Tax Type
Retail Sales and Use Tax
Description
Construction; Fence materials
Topic
Taxability of Persons and Transactions
Date Issued
09-21-1995
September 21, 1995
Re: § 58.1-1821 Application: Retail Sales and Use Tax
Dear*********************
This will reply to your letter in which you seek correction of sales and use tax assessed to your client,****************(the "Taxpayer"), for the period February, 1991 through December, 1993.
FACTS
The Taxpayer is engaged in the sale and installation of fencing products and was assessed tax on lump sum charges to customers for fabrication and installation where such charges were not itemized or separately stated on the invoice. The Taxpayer asserts that 95% of the fencing installed is chain-link which does not involve fabrication, despite the use of the term on several invoices. Based on this, the Taxpayer does not agree that tax should be assessed on the entire invoice amount.
The Taxpayer was previously audited as one of two locations of a single corporate entity; however it has since become a separate corporate entity and was viewed as such for the current audit. The former corporation still operates as one location and has been audited for the same audit period.

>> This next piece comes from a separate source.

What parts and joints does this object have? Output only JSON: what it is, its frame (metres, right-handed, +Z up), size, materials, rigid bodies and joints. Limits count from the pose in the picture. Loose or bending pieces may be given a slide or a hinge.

The prior audit (which involved the former corporation and the current Taxpayer) was contested relating to the issue of separately stated installation charges, and the Taxpayer contends that it has properly invoiced its customers based on instructions provided by the department upon settlement of the appeal. The Taxpayer further protests that the instructions provided are now unreliable and it is being subjected to annual audits.
DETERMINATION
Code of Virginia § 58.1-610(D) provides that "[a]ny person selling fences...shall be deemed to be a retailer...whether he sells to and installs such items for contractors or other customers and whether or not such retailer fabricates such items." Virginia Regulation (VR) 630-10-27(H) provides that "[a]ny person who sells tangible personal property at retail and installs such property as part of or incidental to the sale is a retailer and is required to add the sales tax to the sales price. The tax does not apply to installation charges when separately stated on a sales invoice. If the installation charge is not separately stated, the tax must be computed on the total charge."

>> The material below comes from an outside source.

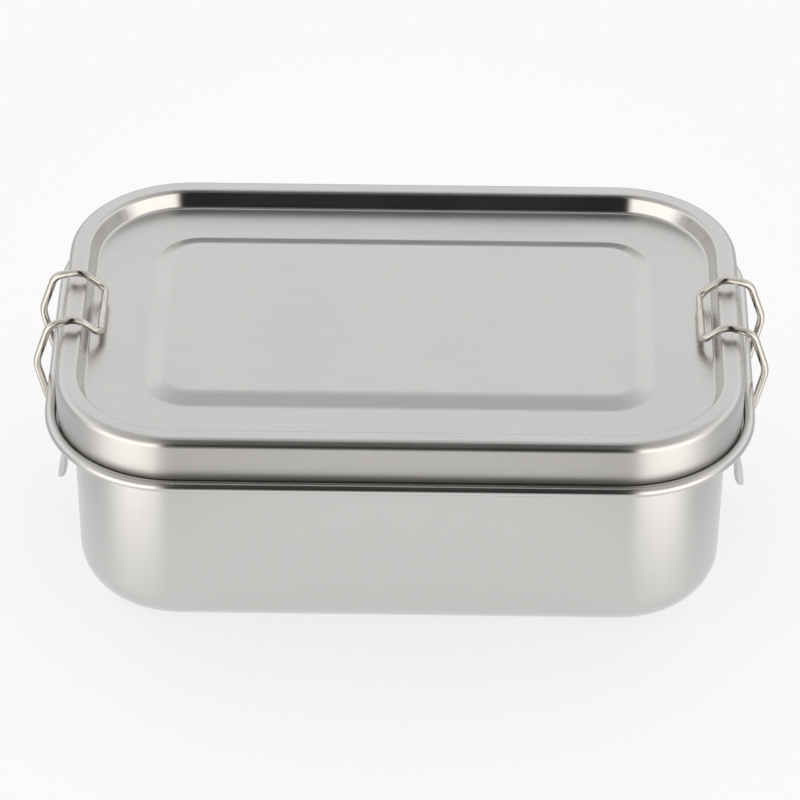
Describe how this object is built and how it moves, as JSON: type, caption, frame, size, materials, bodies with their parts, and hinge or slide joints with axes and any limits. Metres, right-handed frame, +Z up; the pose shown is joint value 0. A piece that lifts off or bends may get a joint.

A review of the audit working papers indicates that tax was assessed on invoices where the total charge is listed as "Fabricate and Install" or"Furnish and Install" or"F and I". The auditor did not assess tax based on the Taxpayer's involvement in fabrication, but instead because the Taxpayer failed to separately state installation charges on its customers' invoices in accordance with the regulation. The auditor also relied upon P.D. 91-311 (12/20/91) and P.D. 92-262 (12/28/92) in which the Tax Commissioner advised the Taxpayer that it must separately list installation charges on its customers' invoices to avoid the assessment of additional tax upon the total invoice charge in the future.
The Taxpayer asserts that it properly followed instructions from the department in a final settlement letter dated June 4, 1993 and that now such guidance is unreliable. The final settlement of the prior audit dealt with the fact that management at that time had assumed corporate control subsequent to the audit period for which tax had been assessed. There were no instructions provided that directed the Taxpayer to invoice its customers in a manner other than what was stated in the previous correspondence from the department. As a matter of fact, the department again advised the Taxpayer that installation charges must be separately stated on the invoice to the customer to avoid the application of the tax. The letter went on to emphasize that the department's policy would apply to the Taxpayer's succeeding audit.

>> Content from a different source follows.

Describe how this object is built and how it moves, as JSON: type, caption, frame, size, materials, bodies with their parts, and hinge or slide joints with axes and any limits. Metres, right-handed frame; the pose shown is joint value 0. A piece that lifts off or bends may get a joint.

In addition, the prior audit covered the period June, 1987 through April, 1990. The new management did not assume control until April 30, 1991. To avoid the assessment of tax to the period when the former management was not in compliance, the department directed that revised invoices, reflecting separately stated installation charges, be issued to customers. There is evidence that this may not have occurred because several invoices were taxed in this audit for the months February, March, and April, 1991.
Finally, although I am sympathetic to the burdens that may be placed upon a business due to an audit, there is no evidence to suggest that the department has subjected the Taxpayer or the former corporation to annual audits. The prior audit covered the period June, 1987 through April, 1990. The succeeding audits for both corporations covered the period February, 1991 through December, 1993.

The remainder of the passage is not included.